___ Record list ___

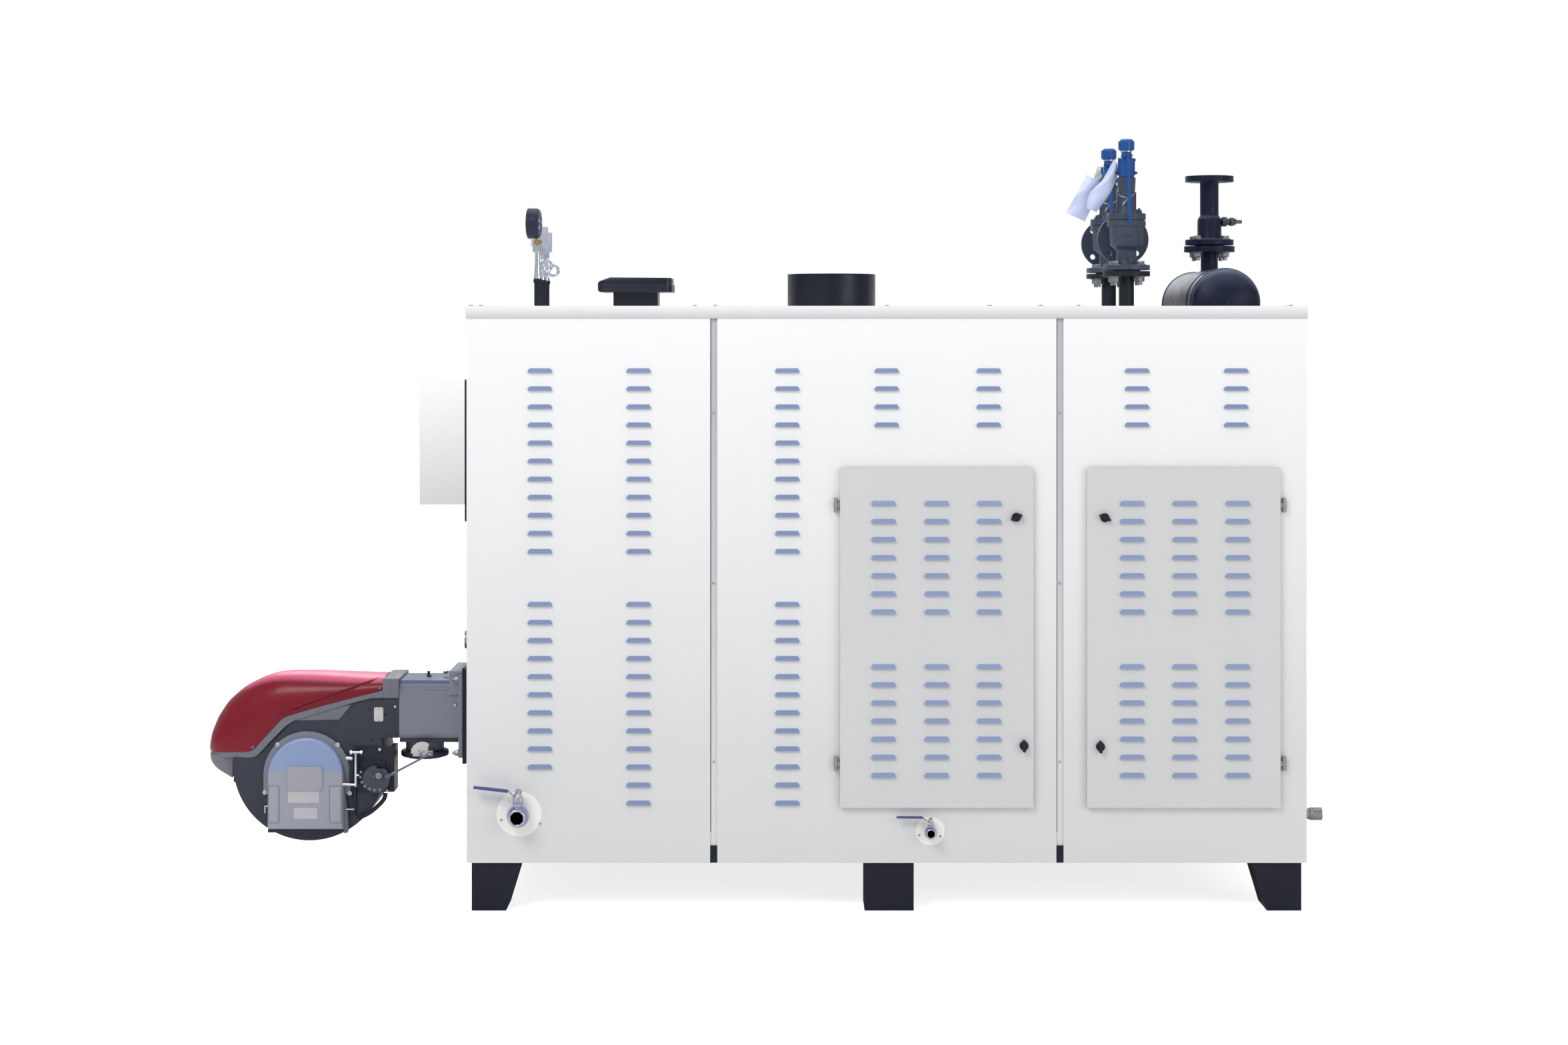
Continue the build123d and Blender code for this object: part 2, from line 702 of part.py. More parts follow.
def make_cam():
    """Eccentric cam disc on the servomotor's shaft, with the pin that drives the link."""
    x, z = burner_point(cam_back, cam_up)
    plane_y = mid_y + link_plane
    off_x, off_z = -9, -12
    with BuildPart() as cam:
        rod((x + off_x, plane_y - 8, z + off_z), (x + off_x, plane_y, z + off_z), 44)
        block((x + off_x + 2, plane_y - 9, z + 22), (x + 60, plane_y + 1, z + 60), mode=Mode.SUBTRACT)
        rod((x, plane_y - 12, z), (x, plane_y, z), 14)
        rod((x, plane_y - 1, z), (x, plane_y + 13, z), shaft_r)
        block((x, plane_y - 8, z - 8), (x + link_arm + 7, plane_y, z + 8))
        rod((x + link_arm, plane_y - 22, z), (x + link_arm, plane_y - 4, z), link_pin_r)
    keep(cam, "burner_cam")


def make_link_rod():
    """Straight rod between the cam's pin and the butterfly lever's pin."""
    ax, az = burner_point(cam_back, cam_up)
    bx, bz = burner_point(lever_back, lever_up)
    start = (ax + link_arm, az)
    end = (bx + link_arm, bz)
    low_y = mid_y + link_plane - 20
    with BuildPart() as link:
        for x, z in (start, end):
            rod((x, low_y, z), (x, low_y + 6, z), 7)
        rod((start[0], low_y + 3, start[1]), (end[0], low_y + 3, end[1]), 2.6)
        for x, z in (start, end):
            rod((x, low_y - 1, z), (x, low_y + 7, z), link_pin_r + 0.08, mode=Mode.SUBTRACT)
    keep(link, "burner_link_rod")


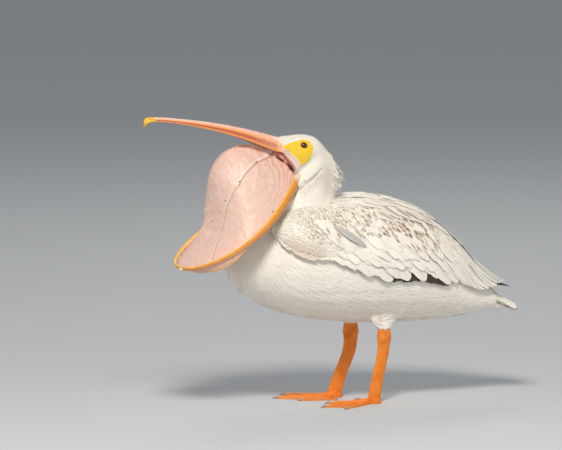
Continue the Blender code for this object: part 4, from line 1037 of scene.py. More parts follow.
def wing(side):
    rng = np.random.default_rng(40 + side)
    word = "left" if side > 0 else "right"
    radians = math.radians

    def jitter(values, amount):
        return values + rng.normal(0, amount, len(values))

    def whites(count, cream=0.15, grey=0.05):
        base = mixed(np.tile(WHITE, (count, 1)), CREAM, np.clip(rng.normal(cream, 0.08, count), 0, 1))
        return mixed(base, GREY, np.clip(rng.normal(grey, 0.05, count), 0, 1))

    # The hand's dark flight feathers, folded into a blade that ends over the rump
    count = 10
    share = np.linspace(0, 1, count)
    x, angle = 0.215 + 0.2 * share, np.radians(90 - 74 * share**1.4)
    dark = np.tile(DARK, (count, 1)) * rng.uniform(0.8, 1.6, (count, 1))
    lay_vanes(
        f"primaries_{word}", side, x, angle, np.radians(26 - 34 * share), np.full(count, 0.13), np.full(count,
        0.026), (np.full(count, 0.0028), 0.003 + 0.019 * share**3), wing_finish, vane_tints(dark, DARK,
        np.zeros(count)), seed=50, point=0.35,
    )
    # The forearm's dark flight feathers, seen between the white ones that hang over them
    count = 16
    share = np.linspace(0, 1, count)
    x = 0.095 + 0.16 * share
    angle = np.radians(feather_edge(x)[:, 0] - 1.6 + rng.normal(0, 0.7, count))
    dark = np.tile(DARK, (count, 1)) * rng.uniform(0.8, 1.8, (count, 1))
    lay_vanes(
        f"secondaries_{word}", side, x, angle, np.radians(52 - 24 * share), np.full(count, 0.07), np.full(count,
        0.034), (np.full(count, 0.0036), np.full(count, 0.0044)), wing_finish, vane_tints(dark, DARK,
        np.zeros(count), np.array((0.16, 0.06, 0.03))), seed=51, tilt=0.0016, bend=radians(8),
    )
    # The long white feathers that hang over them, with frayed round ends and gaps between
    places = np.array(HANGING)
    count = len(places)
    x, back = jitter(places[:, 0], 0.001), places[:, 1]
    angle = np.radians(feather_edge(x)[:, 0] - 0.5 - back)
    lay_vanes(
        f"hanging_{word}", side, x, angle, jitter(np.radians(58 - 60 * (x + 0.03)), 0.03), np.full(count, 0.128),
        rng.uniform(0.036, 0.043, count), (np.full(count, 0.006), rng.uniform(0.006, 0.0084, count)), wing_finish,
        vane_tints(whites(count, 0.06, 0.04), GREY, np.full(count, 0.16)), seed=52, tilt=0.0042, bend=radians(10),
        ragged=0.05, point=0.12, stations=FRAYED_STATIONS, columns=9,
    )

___
___ Record list ___

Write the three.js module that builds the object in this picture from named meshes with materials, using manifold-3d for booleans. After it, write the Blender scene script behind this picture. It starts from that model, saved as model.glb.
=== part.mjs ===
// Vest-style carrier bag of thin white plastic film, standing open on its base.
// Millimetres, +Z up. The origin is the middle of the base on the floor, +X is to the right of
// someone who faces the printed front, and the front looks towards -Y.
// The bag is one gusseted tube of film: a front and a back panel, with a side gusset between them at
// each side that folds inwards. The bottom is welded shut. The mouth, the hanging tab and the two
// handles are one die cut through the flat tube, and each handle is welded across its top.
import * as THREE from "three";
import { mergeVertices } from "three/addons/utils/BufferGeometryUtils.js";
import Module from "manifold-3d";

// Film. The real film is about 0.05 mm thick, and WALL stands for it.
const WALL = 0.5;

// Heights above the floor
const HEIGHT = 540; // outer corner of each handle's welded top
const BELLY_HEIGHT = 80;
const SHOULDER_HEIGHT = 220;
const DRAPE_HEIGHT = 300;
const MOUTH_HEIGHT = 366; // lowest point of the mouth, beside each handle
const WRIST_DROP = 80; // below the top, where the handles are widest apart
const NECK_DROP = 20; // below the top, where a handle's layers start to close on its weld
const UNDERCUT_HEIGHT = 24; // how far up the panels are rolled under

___

**Objective:** Locate the word "More" in the records and collect each line it appears in.

**Problem solution:**
Continue the build123d and Blender code for this object: part 2, from line 702 of part.py. More parts follow.
Continue the Blender code for this object: part 4, from line 1037 of scene.py. More parts follow.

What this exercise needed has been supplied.